Nature is losing its balance and there is a renewed call around the world for sustainable and clean energy resources. At the forefront of the many plans is the switch to electric vehicles (EV) given the higher CO2 emissions from petrol and diesel vehicles both in operation as well as in oil production.

But it’s not just about the over-reliance on fossil fuels. Air pollution kills around 7 Mn people worldwide every year and vehicles contribute greatly to this directly and indirectly. World Health Organisation data shows that 90% of the world’s population breathes air containing high levels of pollutants. At a global level, the cost associated with health damage from ambient air pollution is estimated to be $5.7 Tn equivalent to 4.8% of global GDP in 2016, says the World Bank.
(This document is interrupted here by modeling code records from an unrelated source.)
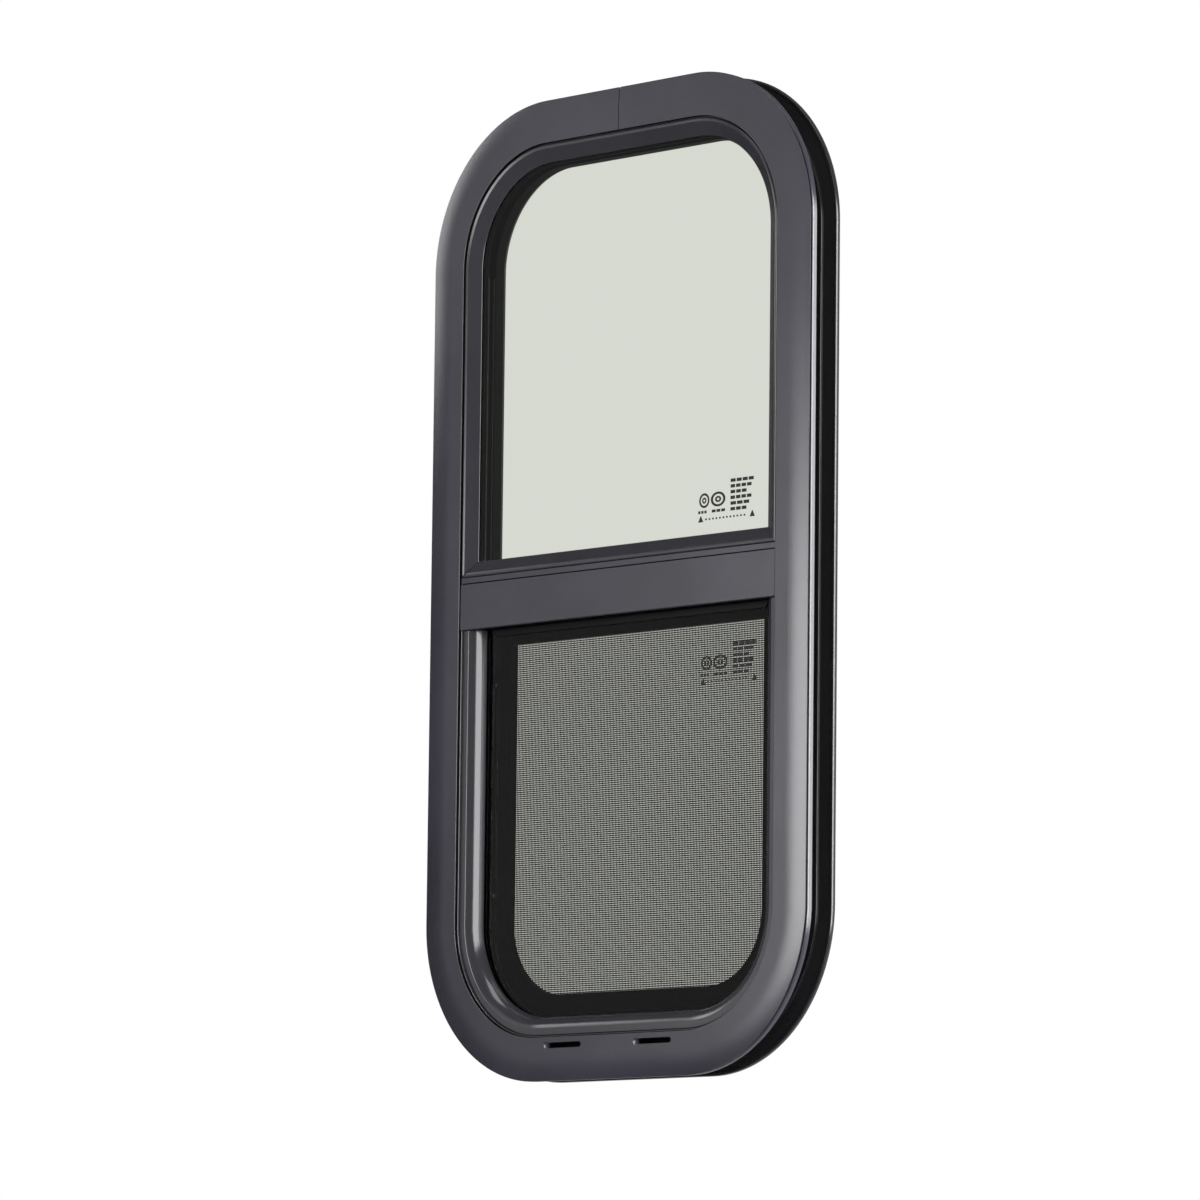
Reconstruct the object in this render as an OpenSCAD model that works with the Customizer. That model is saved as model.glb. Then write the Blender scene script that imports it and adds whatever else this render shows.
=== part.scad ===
// Caravan window: a fixed upper pane above a lower pane that slides up, in one bent aluminium
// frame that a trim ring clamps into the wall from indoors.
// Each piece is drawn lying on its back: x runs across the window, y up it from its middle, and
// z towards the outside, with z = 0 at the outer face of the wall. stand() then sets it upright.
// An inset is a distance inwards from the outer edge of the flange.

/* [Overall size] */
// Width over the flange
frame_w = 356; // [330:1:420]
// Height over the flange
frame_h = 660; // [600:1:760]
// Outer radius of the corners
corner_r = 108; // [96:1:120]
// Thickness of the caravan wall that the window is made for
wall_gap = 18.7; // [18:0.1:26]

/* [Frame profile] */
// Width of the flange seen from outside
flange_w = 29; // [27:0.5:30]
// Thickness of the flange
flange_t = 1.8; // [1.4:0.1:2.2]
// Height of the flange's face in front of the wall
face_h = 7.3; // [6.8:0.1:8.5]
// Width of the flat part of the flange, from its inner edge to the crease
flat_w = 11.5; // [9:0.5:14]
// Drop of the flange from the crease to its outer edge
crown_drop = 1; // [0.6:0.1:1.6]
// Thickness of the lip round the flange's edge
lip_t = 3; // [2.4:0.1:4]
// Width of the pocket under the flange's inner edge, which takes the beads' roots
pocket_w = 7; // [6.5:0.1:7.5]
// Thickness of the leg
leg_t = 1.5; // [1.2:0.1:1.8]
// Width of the land on which the flange rests on the wall
land_w = 5.5; // [4:0.1:6]
// Inset of the clear opening
throat_inset = 42.4; // [41:0.1:44]
// Thickness of the ribs and of the inner wall
rib_t = 1.4; // [1.2:0.1:1.6]
// Depth of the groove in which the sliding pane runs
track_d = 9.3; // [8:0.1:9.6]

/* [Glass and seals] */
// Thickness of both panes
pane_t = 4; // [3:0.5:5]
// Height of the fixed pane's face in front of the wall
pane_front = 0.5; // [0:0.1:1]
// Thickness of the glazing tape behind the fixed pane
tape_t = 0.5; // [0.4:0.1:1]
// Depth by which the fixed pane's edge is covered
pane_cover = 14.4; // [11:0.1:15]
// Width of the dark joint between flange and beads
joint_w = 1.1; // [0.8:0.1:1.6]
// Width of the curved bead in front of the fixed pane
bead_w = 11.2; // [9:0.1:11.3]
// Depth of the lower bead's edge behind the flange's face
bead_sink = 3.4; // [2.5:0.1:4]
// Width of the flat strip along the lower bead's edge
strip_w = 3.2; // [2:0.1:5]
// Thickness of the lower bead's wall
bead_t = 1.8; // [1.4:0.1:2]
// Thickness of the run lining in front of the sliding pane
run_front_t = 1.4; // [1.3:0.1:2]
// Thickness of the run lining behind the sliding pane
run_back_t = 0.8; // [0.6:0.1:1.2]
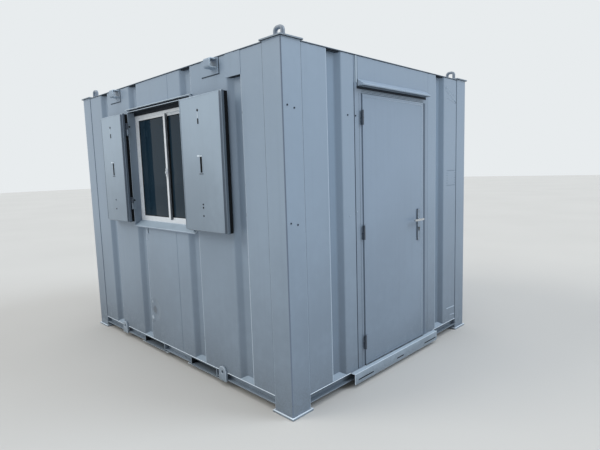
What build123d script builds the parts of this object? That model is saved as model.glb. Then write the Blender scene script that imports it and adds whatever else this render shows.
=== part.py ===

In individual countries, the economic burden of pollution associated with premature mortality and morbidity is also significant, equivalent to 5 to 14% of countries’ GDPs.

India has paid a heavy price for this over-reliance on oil and petrochemicals in the past few decades. And now electric vehicles with zero direct emissions are being seen as the end to most environmental woes. The Indian government is aiming for 30% penetration for EVs by 2030, which is an ambitious target by itself, made even steeper by resistance from the oil industry as well as infrastructural and market challenges.